• **Requirement**
Write out the lines from the top of the material through the line with "cloth(name, [rows], LOOP_WALL, DENIM_BLUE, (0, FACES[face], 0))", exactly and with nothing added.
##### Given information
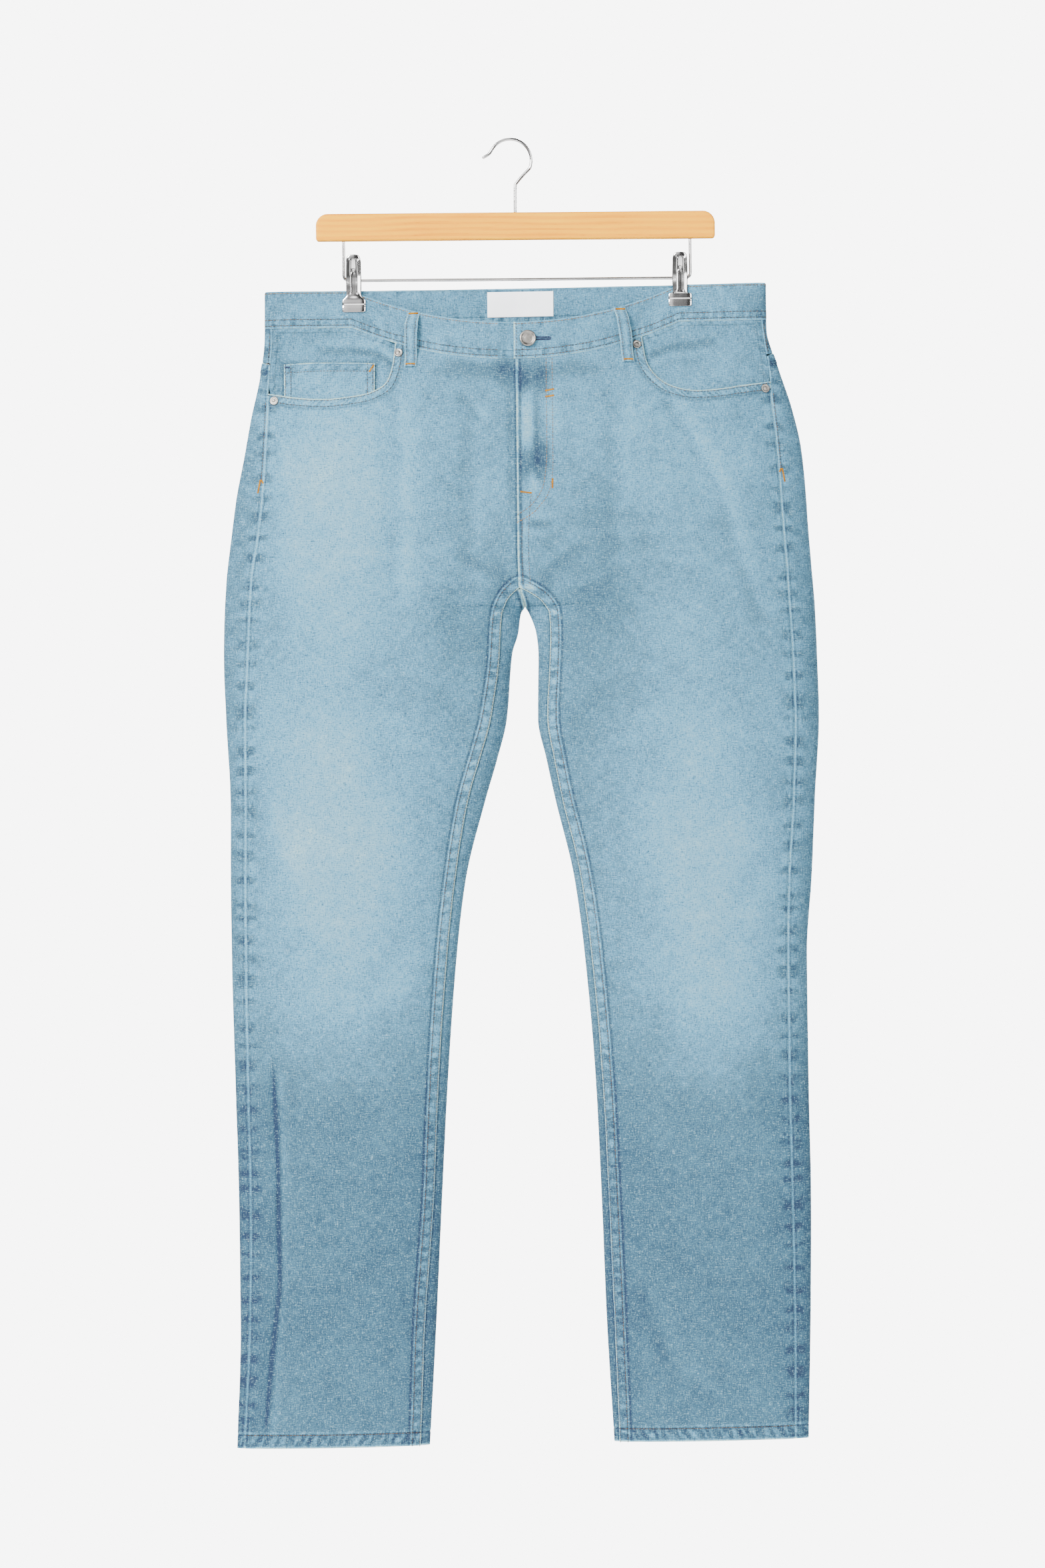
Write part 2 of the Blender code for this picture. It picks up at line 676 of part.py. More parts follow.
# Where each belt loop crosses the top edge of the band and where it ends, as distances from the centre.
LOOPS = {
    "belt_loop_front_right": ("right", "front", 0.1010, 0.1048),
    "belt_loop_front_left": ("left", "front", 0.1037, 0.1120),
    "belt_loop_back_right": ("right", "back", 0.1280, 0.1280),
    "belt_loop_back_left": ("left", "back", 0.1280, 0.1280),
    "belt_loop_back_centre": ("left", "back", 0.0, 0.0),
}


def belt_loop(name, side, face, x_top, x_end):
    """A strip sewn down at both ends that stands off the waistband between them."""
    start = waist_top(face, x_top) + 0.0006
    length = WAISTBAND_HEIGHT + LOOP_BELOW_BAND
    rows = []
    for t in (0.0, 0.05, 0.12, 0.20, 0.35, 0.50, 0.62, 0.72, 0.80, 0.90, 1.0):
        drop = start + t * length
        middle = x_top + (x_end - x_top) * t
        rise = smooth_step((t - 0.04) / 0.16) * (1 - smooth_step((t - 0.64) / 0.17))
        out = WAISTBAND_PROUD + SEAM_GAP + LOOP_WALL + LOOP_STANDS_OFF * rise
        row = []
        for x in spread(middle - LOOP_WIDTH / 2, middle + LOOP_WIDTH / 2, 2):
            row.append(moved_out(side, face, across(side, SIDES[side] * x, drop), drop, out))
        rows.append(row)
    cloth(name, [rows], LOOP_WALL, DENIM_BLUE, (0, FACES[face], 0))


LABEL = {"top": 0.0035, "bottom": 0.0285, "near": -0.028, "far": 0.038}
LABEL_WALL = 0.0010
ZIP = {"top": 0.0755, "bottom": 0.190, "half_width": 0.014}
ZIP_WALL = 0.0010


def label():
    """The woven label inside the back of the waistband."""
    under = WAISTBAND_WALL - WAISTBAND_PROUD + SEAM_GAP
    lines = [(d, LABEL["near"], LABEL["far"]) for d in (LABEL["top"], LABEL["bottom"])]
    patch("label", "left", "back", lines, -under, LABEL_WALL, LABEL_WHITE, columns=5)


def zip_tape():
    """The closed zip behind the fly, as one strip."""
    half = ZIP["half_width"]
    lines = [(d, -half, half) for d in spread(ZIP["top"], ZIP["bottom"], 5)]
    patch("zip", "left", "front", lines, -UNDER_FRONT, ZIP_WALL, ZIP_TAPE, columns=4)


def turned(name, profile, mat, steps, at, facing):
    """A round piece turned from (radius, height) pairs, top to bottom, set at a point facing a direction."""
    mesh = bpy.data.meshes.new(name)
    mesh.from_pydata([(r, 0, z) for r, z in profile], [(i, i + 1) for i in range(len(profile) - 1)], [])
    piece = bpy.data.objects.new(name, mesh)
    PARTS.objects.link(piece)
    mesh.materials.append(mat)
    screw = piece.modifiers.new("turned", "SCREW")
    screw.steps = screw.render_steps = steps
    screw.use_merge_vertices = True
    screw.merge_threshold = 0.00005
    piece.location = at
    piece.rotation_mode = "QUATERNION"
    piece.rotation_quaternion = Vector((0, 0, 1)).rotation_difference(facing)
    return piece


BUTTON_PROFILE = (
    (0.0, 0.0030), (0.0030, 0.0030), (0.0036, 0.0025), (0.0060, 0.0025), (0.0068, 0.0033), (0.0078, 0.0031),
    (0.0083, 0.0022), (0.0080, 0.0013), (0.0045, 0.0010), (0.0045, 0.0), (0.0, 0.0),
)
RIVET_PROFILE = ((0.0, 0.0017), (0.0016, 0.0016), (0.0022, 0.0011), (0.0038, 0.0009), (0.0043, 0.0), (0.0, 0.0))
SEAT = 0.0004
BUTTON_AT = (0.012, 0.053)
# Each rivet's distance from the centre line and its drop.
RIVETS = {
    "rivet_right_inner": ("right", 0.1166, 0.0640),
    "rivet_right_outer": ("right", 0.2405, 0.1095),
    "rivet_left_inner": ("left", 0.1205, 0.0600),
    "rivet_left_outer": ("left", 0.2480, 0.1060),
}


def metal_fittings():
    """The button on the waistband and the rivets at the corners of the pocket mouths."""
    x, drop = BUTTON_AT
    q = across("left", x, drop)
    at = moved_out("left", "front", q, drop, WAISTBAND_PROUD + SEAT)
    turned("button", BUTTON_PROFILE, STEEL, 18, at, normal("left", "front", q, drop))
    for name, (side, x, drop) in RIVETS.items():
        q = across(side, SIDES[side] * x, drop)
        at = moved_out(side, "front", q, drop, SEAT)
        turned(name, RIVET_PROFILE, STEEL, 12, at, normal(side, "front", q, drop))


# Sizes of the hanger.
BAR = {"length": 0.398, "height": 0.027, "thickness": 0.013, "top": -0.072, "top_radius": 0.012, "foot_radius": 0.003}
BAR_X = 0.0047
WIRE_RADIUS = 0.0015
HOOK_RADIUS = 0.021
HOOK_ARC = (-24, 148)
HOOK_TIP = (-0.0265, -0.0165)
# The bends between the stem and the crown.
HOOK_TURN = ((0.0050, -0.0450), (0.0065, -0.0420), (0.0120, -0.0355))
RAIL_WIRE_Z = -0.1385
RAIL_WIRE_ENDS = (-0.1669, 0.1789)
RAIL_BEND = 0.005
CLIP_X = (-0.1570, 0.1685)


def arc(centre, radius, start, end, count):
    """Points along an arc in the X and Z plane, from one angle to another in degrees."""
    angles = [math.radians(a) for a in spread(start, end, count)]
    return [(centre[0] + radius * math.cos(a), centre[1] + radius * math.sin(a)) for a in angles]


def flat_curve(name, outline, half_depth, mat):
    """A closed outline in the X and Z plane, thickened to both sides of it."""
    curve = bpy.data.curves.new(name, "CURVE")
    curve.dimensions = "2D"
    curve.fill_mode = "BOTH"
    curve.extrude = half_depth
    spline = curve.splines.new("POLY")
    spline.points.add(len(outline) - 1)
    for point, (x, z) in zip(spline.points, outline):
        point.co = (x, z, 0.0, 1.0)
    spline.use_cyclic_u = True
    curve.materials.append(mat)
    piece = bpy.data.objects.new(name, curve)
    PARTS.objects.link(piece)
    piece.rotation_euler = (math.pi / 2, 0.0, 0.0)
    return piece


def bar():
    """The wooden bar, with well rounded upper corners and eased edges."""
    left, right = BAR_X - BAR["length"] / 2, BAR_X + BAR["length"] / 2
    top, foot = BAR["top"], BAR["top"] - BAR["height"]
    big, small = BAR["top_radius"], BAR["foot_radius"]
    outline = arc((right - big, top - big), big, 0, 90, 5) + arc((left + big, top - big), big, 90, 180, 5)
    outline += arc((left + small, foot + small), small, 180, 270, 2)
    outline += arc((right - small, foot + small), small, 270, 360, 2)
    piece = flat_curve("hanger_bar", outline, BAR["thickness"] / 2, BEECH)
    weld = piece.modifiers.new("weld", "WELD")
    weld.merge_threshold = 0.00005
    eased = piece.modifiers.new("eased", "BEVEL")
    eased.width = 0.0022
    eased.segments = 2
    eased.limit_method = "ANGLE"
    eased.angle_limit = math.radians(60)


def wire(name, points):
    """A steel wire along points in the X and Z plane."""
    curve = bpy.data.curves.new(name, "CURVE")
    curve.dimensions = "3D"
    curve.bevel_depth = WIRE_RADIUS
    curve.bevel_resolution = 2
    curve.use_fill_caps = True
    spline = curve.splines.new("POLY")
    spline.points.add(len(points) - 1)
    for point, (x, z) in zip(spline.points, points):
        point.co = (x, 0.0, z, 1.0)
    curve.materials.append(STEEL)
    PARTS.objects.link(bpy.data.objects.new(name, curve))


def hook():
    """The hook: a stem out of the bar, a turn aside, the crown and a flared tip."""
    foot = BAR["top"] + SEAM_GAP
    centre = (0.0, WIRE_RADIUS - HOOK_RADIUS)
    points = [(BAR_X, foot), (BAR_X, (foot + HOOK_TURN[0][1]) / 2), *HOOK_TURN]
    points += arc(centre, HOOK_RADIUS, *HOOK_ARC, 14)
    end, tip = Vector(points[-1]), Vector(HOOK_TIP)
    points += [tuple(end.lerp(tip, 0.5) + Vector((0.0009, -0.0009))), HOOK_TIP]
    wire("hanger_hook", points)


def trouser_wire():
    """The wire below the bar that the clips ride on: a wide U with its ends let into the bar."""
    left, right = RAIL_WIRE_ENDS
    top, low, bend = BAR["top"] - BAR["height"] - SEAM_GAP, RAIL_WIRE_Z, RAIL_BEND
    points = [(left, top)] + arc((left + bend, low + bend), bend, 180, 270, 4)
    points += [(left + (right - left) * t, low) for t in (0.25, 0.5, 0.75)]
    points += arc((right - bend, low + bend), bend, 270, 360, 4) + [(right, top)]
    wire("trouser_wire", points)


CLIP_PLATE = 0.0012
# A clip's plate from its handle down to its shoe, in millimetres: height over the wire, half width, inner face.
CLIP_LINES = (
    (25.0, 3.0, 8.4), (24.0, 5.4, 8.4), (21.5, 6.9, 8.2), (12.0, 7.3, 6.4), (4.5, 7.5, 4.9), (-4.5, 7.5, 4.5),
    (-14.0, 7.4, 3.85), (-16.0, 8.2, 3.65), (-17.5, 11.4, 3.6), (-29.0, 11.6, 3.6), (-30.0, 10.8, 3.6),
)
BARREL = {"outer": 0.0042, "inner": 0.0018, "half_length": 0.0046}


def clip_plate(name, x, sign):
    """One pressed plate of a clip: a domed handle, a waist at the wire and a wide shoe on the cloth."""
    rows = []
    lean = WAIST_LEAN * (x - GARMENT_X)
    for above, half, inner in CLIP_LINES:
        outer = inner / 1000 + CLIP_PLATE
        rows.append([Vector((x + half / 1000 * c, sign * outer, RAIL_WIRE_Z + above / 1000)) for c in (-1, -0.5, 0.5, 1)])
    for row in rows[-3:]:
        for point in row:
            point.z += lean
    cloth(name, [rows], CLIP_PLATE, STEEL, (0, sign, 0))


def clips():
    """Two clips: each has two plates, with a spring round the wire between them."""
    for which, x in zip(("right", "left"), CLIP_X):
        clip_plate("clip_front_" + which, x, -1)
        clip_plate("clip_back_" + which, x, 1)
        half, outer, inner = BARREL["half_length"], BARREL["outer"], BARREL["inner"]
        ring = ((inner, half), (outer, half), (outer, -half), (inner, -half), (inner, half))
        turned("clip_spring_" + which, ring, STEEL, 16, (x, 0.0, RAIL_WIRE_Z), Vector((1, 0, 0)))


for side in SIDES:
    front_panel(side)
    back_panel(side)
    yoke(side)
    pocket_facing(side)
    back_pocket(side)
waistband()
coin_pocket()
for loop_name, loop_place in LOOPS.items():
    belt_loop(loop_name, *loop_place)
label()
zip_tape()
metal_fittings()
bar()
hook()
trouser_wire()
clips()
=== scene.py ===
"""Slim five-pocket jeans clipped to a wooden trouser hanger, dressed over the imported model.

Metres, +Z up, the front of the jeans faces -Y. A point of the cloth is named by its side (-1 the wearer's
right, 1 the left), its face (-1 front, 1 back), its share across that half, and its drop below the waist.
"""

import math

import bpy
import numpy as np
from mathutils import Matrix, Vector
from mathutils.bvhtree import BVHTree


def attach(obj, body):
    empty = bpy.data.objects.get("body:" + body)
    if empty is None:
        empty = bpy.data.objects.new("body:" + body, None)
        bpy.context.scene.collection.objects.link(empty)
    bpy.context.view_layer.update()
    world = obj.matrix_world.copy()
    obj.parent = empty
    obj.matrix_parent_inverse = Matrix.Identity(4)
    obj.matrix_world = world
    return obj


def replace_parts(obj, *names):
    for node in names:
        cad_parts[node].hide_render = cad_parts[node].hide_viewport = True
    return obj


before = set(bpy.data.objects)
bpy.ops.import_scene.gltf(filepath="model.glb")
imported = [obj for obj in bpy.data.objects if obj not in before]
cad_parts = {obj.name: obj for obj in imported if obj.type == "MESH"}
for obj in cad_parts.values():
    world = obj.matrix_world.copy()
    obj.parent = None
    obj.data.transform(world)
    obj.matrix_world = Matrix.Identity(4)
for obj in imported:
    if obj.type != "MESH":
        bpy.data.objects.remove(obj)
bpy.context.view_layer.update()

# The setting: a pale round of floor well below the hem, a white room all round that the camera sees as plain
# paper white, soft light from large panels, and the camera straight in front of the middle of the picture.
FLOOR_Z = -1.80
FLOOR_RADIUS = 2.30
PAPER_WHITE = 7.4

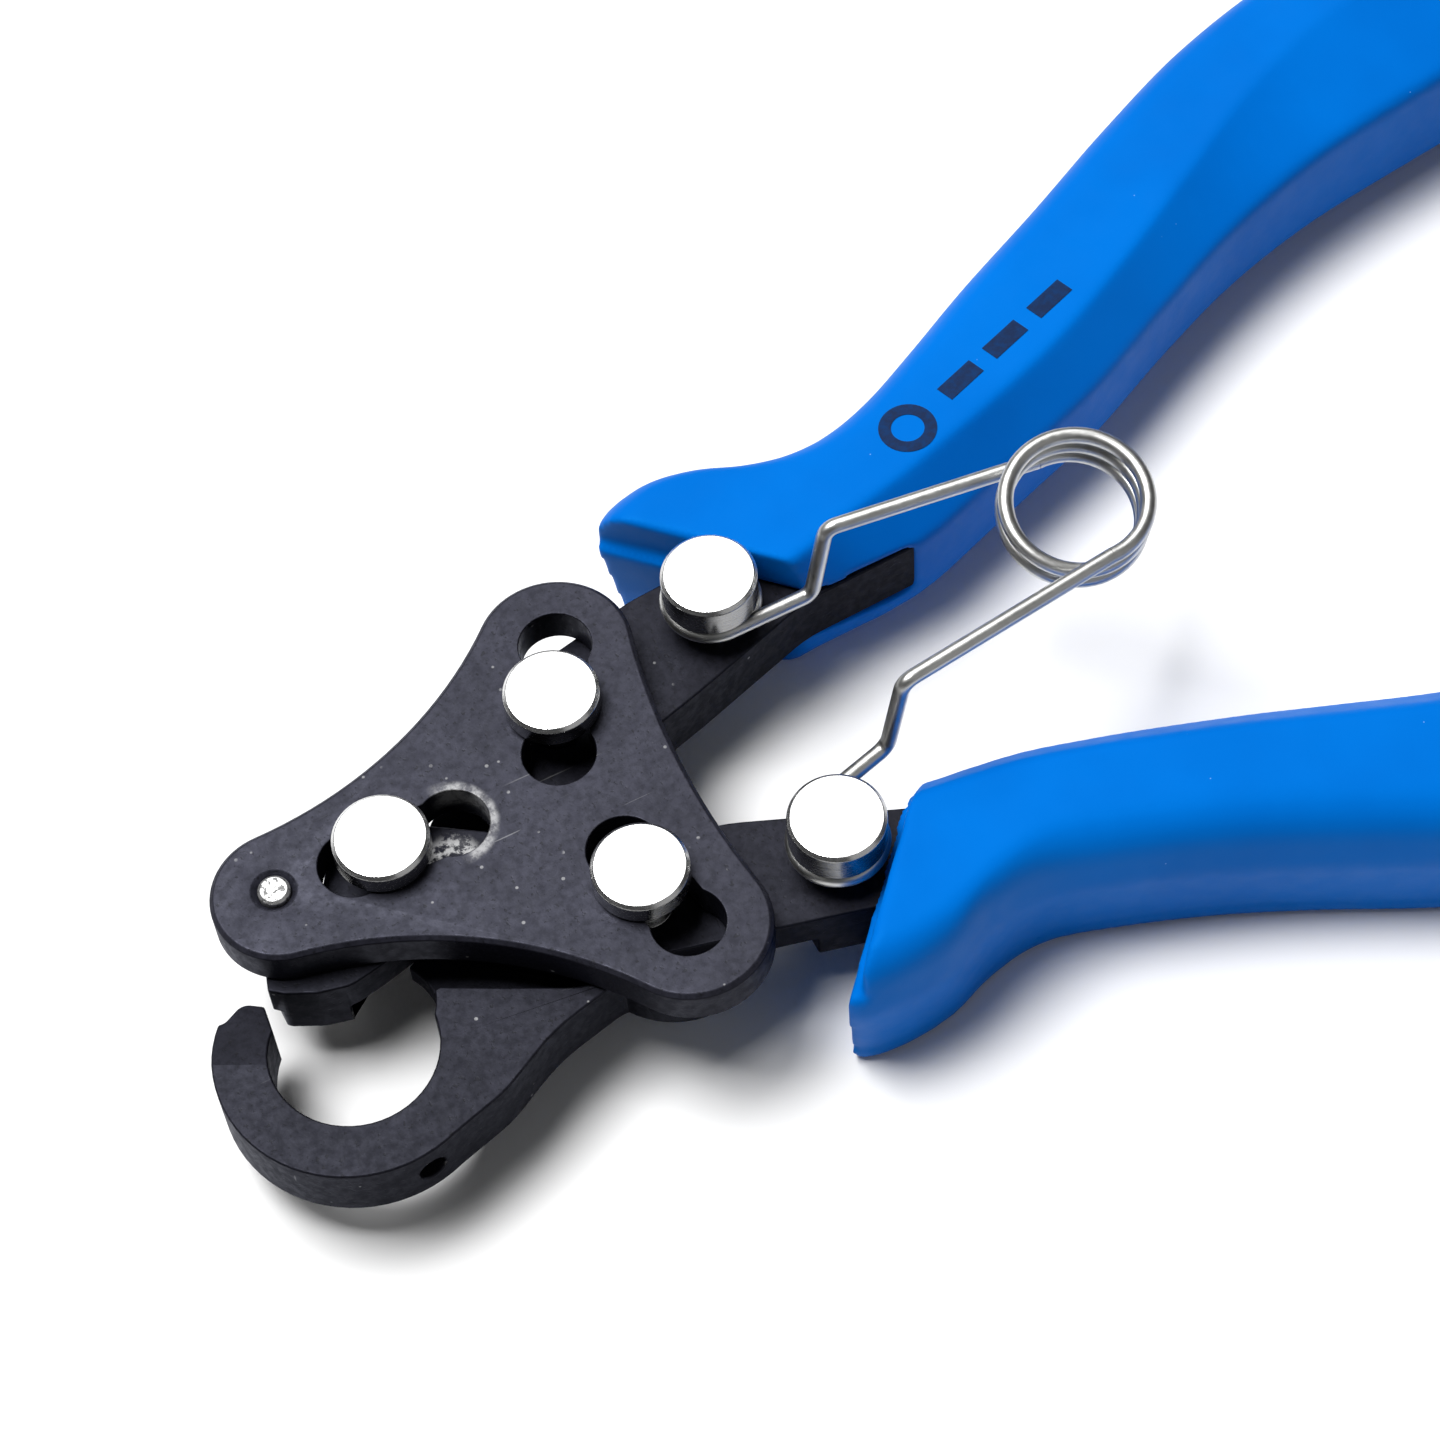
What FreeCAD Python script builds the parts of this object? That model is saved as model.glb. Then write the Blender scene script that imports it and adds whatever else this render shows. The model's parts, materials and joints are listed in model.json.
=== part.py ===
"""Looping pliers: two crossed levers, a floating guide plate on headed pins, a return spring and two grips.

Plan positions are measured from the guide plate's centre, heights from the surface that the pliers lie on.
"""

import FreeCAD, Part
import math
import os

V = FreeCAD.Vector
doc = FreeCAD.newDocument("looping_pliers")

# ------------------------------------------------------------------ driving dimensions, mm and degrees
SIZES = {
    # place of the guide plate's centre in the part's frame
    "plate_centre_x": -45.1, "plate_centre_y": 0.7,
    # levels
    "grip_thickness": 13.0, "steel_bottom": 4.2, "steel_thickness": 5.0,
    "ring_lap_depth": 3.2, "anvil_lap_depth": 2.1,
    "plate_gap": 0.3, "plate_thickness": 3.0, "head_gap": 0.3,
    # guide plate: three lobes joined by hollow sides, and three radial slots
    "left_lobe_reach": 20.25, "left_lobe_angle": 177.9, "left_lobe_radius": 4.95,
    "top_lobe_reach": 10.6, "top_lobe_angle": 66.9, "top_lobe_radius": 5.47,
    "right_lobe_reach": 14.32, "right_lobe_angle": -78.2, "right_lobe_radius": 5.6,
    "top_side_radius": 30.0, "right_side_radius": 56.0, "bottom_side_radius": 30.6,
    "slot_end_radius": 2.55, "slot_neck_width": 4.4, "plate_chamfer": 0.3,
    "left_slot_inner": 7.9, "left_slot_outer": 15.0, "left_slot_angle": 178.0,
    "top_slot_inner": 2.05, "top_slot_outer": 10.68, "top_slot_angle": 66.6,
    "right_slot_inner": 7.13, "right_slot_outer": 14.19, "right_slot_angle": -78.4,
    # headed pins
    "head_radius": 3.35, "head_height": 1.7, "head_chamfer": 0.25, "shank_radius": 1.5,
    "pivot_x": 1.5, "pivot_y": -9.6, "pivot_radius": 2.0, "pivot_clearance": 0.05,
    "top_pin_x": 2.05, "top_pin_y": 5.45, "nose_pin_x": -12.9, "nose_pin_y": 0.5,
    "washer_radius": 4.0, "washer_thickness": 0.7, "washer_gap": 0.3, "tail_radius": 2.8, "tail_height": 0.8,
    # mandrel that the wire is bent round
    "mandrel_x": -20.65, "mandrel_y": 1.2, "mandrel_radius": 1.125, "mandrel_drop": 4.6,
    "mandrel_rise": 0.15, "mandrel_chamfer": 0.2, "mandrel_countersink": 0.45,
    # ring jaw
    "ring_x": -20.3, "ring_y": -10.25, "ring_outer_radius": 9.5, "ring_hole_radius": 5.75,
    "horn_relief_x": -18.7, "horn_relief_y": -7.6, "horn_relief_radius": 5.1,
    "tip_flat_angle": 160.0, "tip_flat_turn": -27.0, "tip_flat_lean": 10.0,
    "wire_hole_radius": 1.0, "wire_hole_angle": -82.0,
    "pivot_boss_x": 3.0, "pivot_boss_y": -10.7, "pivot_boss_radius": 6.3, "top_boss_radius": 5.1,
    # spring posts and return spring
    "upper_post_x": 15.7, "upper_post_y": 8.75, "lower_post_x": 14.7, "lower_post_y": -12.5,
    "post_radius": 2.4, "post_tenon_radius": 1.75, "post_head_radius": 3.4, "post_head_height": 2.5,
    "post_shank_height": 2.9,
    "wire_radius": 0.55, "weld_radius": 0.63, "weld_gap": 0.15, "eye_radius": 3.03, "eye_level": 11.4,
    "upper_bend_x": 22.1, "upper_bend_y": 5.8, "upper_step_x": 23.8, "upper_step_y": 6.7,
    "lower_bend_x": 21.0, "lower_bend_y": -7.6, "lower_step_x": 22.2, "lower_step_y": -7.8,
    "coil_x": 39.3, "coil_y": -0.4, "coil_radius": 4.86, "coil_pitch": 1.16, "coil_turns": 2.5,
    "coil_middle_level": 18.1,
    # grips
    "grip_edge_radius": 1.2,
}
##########
• **Exercise solution**
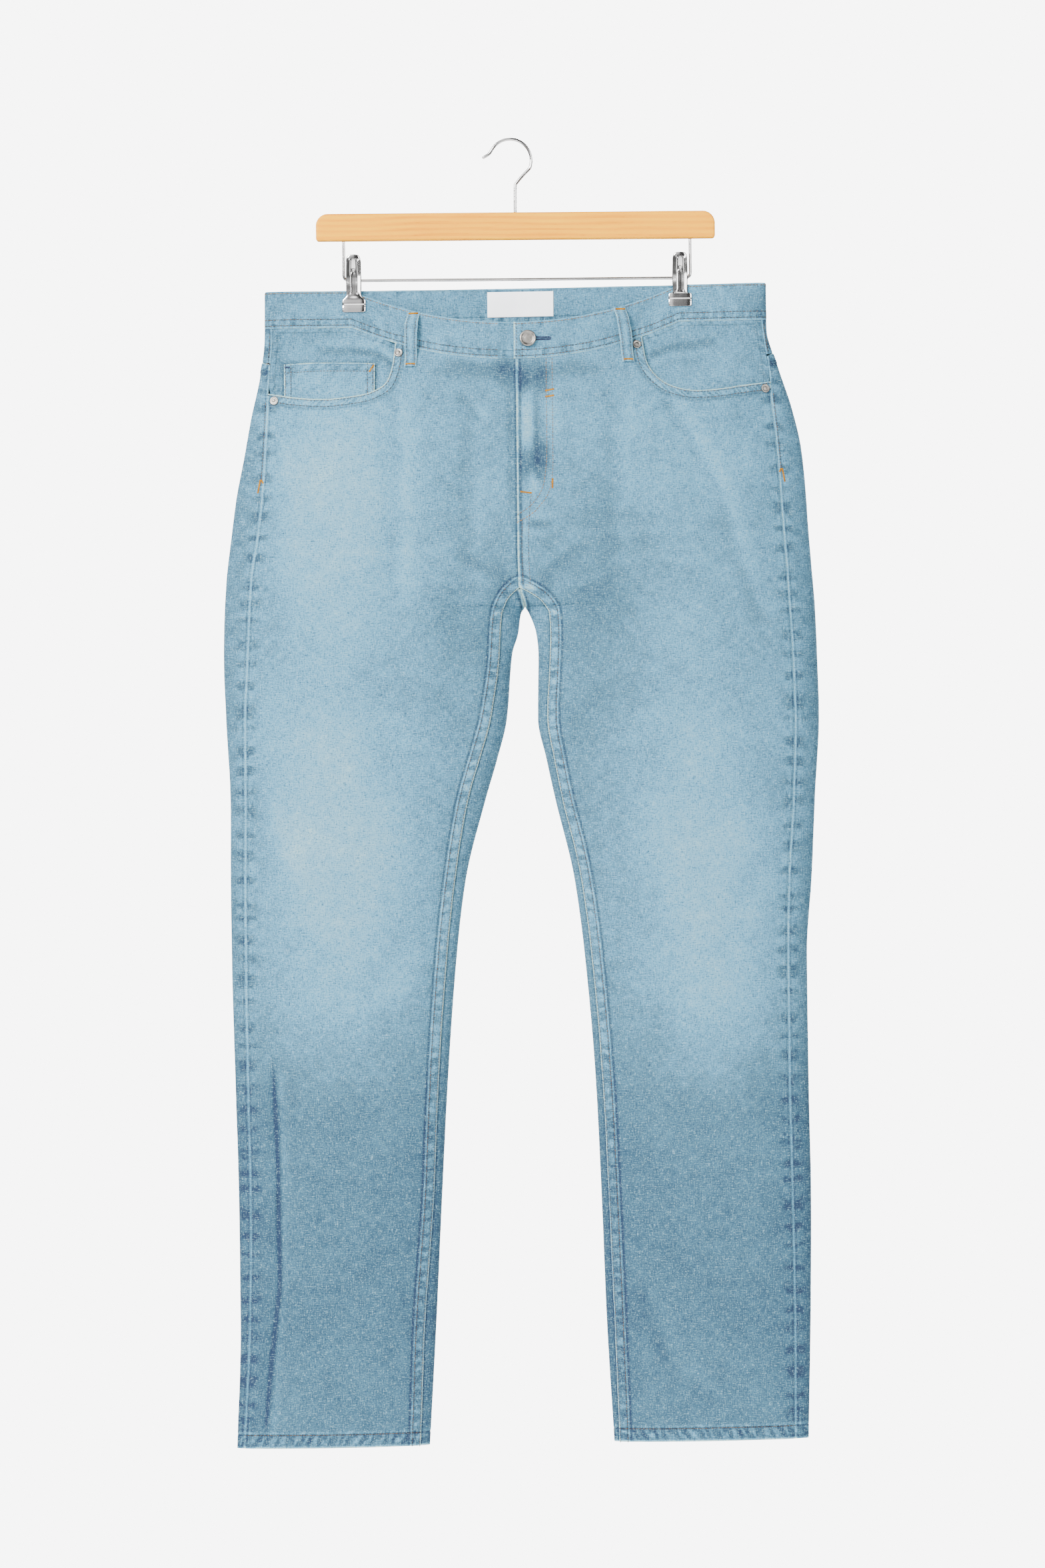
Write part 2 of the Blender code for this picture. It picks up at line 676 of part.py. More parts follow.
# Where each belt loop crosses the top edge of the band and where it ends, as distances from the centre.
LOOPS = {
    "belt_loop_front_right": ("right", "front", 0.1010, 0.1048),
    "belt_loop_front_left": ("left", "front", 0.1037, 0.1120),
    "belt_loop_back_right": ("right", "back", 0.1280, 0.1280),
    "belt_loop_back_left": ("left", "back", 0.1280, 0.1280),
    "belt_loop_back_centre": ("left", "back", 0.0, 0.0),
}


def belt_loop(name, side, face, x_top, x_end):
    """A strip sewn down at both ends that stands off the waistband between them."""
    start = waist_top(face, x_top) + 0.0006
    length = WAISTBAND_HEIGHT + LOOP_BELOW_BAND
    rows = []
    for t in (0.0, 0.05, 0.12, 0.20, 0.35, 0.50, 0.62, 0.72, 0.80, 0.90, 1.0):
        drop = start + t * length
        middle = x_top + (x_end - x_top) * t
        rise = smooth_step((t - 0.04) / 0.16) * (1 - smooth_step((t - 0.64) / 0.17))
        out = WAISTBAND_PROUD + SEAM_GAP + LOOP_WALL + LOOP_STANDS_OFF * rise
        row = []
        for x in spread(middle - LOOP_WIDTH / 2, middle + LOOP_WIDTH / 2, 2):
            row.append(moved_out(side, face, across(side, SIDES[side] * x, drop), drop, out))
        rows.append(row)
    cloth(name, [rows], LOOP_WALL, DENIM_BLUE, (0, FACES[face], 0))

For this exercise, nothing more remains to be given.